Figure 8. Evolution of the average reaching frequency during training for the different reward functions.

4. Discussion

4.1. Contributions

Our first contribution is the design of a stage-wise learning framework to learn a complex reaching task. This framework involves the DDPG algorithm though any deep RL algorithm suitable to continuous action spaces could be used. Interestingly the first two tasks are largely similar in their modeling: we use the same MDPs with the exception of the reward function, the same kernel density estimator for localizing the point of interest in the image and the same filtering method to remove the detection noise. The knowledge of the two tasks are then combined to compute an informative shaping reward efficiently guiding the robot toward reaching postures.

Our second contribution is to learn the task with only weak supervision, i.e., without kinematics, calibration or pre-processing blocks and to exhibit similar performances compared with a fully supervised reward function.
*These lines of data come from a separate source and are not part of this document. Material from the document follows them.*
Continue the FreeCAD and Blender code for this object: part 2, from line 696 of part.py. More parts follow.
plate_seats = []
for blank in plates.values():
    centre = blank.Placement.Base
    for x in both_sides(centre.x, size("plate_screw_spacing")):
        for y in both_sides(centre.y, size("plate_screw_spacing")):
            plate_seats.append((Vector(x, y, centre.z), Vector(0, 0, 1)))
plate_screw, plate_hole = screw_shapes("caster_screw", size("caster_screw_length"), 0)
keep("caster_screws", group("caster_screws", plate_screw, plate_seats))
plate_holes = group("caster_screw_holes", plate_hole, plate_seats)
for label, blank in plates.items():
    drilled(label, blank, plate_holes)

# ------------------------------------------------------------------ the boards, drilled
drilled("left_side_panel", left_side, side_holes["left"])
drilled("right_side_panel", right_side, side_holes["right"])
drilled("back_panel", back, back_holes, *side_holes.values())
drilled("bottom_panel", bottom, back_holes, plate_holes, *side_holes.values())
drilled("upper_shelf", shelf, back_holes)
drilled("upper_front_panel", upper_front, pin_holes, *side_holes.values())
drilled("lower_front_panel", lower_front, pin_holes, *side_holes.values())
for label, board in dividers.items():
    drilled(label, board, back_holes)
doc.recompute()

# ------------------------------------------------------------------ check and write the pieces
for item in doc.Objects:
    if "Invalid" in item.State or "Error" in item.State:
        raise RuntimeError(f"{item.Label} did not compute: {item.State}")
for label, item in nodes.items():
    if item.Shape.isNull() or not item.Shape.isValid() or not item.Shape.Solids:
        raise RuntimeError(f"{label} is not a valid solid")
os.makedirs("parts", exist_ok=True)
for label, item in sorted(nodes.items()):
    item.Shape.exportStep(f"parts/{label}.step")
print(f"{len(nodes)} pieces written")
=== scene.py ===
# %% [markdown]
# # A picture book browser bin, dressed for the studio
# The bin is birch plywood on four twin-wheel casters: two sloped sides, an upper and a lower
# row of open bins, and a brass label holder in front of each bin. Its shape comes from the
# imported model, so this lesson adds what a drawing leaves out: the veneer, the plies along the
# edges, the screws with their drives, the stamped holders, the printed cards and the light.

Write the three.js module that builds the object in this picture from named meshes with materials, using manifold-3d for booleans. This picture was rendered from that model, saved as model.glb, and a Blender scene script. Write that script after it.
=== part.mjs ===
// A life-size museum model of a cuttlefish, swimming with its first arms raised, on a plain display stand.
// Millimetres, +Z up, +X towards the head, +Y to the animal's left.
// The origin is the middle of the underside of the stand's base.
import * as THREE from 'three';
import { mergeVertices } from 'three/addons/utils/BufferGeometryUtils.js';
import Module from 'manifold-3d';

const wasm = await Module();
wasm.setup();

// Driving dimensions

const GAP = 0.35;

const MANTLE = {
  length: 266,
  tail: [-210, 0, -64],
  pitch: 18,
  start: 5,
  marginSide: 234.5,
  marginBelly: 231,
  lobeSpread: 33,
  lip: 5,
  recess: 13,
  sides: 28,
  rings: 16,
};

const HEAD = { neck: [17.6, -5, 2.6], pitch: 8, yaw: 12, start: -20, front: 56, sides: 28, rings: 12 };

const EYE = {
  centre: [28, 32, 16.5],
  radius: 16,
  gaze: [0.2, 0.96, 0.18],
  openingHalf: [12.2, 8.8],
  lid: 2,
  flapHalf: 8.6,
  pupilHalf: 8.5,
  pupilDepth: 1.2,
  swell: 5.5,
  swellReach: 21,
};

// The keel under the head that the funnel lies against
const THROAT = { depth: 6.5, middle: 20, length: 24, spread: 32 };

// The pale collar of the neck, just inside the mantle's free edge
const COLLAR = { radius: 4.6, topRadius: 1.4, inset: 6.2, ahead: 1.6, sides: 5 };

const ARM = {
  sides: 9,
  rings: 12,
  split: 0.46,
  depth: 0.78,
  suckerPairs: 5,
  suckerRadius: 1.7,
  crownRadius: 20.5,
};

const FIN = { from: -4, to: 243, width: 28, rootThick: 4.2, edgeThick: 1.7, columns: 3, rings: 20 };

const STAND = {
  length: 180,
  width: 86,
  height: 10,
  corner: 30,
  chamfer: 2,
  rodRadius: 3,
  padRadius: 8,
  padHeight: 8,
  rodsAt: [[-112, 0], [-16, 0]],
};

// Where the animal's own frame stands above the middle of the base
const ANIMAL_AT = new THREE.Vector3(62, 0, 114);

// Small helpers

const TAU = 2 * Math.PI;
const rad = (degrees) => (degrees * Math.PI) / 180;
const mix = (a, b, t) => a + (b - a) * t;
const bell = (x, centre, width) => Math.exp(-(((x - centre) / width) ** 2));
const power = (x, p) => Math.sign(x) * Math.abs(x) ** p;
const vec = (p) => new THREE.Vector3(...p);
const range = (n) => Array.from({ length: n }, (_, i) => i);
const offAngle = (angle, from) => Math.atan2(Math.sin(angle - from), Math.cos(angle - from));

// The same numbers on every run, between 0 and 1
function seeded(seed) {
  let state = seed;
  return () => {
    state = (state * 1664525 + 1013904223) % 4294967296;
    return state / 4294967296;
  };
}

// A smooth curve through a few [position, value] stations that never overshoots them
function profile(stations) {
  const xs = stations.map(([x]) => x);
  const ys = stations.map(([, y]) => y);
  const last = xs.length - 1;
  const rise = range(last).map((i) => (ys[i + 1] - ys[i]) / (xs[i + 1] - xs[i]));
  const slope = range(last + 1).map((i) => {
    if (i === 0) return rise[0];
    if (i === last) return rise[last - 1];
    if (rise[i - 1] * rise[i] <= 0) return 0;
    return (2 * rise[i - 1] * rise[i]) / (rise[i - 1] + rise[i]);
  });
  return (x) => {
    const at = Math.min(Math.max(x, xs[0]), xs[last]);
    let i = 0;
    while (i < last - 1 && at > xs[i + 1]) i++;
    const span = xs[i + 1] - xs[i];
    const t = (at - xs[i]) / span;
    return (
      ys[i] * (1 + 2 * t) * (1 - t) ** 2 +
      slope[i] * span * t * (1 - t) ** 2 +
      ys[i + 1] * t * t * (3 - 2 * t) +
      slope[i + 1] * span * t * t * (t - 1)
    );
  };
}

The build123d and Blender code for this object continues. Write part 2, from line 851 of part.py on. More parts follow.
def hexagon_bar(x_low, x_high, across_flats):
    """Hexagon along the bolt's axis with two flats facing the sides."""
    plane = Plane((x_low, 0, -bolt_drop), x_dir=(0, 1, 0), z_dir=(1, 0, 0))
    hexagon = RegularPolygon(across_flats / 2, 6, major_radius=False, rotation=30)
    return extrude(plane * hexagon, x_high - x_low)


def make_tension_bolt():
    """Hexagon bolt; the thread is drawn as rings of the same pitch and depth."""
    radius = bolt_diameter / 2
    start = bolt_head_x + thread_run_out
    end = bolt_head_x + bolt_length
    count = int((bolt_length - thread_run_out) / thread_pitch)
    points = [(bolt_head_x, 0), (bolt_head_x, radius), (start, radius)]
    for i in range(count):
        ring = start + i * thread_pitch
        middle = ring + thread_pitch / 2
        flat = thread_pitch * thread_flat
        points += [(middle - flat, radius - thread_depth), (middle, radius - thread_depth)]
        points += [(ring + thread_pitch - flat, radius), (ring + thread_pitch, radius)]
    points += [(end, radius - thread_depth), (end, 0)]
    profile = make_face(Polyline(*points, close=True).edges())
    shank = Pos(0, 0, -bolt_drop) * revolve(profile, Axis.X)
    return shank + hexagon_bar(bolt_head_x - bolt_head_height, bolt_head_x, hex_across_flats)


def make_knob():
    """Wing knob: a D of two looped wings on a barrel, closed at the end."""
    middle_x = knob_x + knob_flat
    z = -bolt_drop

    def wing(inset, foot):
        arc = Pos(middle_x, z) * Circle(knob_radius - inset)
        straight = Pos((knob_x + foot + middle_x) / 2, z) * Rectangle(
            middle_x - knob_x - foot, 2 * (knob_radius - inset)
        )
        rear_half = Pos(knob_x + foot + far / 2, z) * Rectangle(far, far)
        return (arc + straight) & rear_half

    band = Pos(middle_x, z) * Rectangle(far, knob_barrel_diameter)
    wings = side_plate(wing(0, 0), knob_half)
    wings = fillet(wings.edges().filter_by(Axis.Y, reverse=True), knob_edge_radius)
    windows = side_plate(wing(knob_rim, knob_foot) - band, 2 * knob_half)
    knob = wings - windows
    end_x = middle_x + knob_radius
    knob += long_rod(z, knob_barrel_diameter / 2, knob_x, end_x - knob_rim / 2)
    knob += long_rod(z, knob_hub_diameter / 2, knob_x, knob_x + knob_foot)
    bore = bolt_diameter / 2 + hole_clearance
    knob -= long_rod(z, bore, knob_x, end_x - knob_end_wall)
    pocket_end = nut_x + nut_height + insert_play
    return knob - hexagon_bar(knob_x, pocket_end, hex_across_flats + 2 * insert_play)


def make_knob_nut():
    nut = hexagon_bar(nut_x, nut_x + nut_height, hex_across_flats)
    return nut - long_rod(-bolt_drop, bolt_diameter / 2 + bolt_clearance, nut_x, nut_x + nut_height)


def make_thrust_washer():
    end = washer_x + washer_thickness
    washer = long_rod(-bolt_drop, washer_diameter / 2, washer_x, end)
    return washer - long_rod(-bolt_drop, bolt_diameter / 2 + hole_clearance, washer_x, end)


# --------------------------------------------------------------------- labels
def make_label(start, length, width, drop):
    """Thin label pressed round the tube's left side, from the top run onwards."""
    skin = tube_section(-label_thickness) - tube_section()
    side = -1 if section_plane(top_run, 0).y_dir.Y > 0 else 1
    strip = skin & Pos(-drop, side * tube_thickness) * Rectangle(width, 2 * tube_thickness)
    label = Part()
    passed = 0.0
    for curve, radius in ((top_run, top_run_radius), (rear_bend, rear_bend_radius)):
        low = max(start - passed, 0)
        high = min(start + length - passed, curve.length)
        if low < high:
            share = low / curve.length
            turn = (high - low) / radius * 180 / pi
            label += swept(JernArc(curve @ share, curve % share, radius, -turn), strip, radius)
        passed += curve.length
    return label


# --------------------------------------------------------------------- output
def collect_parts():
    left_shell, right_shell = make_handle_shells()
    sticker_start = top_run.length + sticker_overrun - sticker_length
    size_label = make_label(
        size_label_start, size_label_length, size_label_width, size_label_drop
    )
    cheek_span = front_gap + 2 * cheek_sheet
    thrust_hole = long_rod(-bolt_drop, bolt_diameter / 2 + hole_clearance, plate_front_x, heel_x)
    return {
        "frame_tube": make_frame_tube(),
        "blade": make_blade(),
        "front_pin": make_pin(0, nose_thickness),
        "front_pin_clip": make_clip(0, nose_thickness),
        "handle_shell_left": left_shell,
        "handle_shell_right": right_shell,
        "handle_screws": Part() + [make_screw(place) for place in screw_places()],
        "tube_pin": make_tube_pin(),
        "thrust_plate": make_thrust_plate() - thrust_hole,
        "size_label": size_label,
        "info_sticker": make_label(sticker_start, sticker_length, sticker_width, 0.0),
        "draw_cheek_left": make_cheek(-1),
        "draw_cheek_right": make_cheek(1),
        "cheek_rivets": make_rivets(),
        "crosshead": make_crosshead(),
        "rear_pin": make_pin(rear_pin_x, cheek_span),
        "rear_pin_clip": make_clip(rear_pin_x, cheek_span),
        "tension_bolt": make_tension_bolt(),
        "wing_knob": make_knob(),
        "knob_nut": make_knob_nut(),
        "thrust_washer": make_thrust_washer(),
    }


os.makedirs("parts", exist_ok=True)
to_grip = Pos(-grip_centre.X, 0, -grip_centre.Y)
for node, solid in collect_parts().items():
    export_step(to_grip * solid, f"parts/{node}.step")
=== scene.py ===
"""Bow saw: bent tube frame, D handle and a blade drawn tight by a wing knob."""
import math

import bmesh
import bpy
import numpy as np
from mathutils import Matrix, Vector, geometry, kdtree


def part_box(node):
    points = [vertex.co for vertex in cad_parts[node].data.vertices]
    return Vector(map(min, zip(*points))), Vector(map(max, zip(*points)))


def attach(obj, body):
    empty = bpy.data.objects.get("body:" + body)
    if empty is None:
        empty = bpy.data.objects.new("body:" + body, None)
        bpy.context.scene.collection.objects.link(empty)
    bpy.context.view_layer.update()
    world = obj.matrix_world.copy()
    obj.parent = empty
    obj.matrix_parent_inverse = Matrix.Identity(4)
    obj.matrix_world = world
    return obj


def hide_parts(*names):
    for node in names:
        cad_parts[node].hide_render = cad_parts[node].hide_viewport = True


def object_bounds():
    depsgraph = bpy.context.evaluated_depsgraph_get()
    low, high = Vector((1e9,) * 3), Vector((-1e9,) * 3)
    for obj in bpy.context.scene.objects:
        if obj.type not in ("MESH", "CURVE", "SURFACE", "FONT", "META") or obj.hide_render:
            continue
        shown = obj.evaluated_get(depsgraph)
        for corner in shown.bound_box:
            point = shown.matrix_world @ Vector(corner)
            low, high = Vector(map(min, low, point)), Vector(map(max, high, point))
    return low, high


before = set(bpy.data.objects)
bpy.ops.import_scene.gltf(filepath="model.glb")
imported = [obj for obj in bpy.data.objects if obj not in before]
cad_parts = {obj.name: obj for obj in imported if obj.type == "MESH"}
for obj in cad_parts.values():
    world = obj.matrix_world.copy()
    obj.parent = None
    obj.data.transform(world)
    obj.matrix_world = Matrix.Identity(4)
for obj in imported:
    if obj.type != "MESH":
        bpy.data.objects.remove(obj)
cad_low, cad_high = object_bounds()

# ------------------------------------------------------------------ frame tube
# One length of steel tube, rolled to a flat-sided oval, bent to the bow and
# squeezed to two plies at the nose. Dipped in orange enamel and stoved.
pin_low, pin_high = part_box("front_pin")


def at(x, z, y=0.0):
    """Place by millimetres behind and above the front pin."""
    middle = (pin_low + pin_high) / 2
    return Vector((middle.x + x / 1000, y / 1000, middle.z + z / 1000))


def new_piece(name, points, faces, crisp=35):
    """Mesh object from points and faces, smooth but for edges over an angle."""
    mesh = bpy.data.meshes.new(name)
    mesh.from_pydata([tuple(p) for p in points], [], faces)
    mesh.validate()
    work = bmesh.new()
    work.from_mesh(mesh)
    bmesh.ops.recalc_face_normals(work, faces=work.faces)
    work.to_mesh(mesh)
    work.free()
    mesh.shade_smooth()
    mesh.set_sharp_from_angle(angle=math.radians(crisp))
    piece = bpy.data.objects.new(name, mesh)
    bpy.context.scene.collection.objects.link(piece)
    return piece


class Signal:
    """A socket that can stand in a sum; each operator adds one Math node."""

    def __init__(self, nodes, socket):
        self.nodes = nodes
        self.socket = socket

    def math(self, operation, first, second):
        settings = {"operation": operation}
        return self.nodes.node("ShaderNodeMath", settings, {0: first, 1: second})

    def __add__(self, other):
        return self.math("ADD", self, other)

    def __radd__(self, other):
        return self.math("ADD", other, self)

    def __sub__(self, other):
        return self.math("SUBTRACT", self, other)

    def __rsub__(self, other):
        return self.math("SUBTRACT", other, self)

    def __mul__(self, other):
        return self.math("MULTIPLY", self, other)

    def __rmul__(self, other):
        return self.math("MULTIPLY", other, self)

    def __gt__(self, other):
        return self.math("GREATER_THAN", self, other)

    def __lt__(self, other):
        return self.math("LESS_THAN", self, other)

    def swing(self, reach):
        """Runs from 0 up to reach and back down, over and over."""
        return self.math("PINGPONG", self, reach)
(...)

Furthermore, our framework is applied on a challenging task with a large set of initial configurations: several initial arm positions and several object positions as shown in Figure 5.

4.2. Related Work

Our approach resembles some developmental robotics methods which learn to reach using a hand-eye coordination function and object fixation. However, they are usually paired with supervision for the object and/or end-effector fixations (Nori et al., 2007; Chinellato et al., 2011; Jamone et al., 2012; Law et al., 2014) or computation of action primitives (Hoffmann et al., 2005). In other terms, object or end-effector detection use markers or simple blob-detection algorithms which would not be valid for any kind of object. The contributions brought by these papers are more related to the learning architecture which is close to the one of infants whereas our work focuses on reducing the amount of external information used for learning.

The multi-target-position multi-initial-arm-position setting has also been implemented on a simulated reaching task using a 7 DOF manipulator (Lillicrap et al., 2016). However, there were neither collision aspects nor orientation constraints for the end-effector and a supervised shaping reward was used. Lampe and Riedmiller (2013) learns an object grasping policy but integrates the object position in a camera image in a relatively low-dimensional state space, which requires a supervised visual module. Popov et al. (2017) learns a brick grasping task from several initial arm positions at several target positions. However, for the arm initialization, the end-effector is always made close to the object and its orientation adapted to a grasping action.

4.3. Limitations

Our approach has certain limitations mainly related to the first stages of the stage-wise framework. In the object fixation step, even though learning is weakly-supervised, if the environment varies, the approach in its current form needs the intervention of a human user to learn again to encode the environment. Besides, our approach constrains objects not to be present in the scene when the environment is encoded. And finally, the fixation cannot be applied on the object when the arm is above the table. Concerning the hand-eye coordination learning stage, the method implemented here requires an immobile background to make the end-effector detection method work. Note that this problem is solved in the literature by correlating finger moves with detection changes in the image Metta and Fitzpatrick (2003).

5. Further Research

As further research, we wish to make the first and the second stages of our framework robust respectively to environment variations and moves in the background and also to be able to fixate the object when the arm is above the table. A good hint for this would be to achieve an open-ended learning framework in which the learnings of the tasks presented in the paper overlap and drive each other. For example, learning to reach an object with the end-effector may first help the robot to acquire the knowledge of what is an object and would consequently drive the learning of object fixation. Second, it may help the robot to acquire hand-eye coordination.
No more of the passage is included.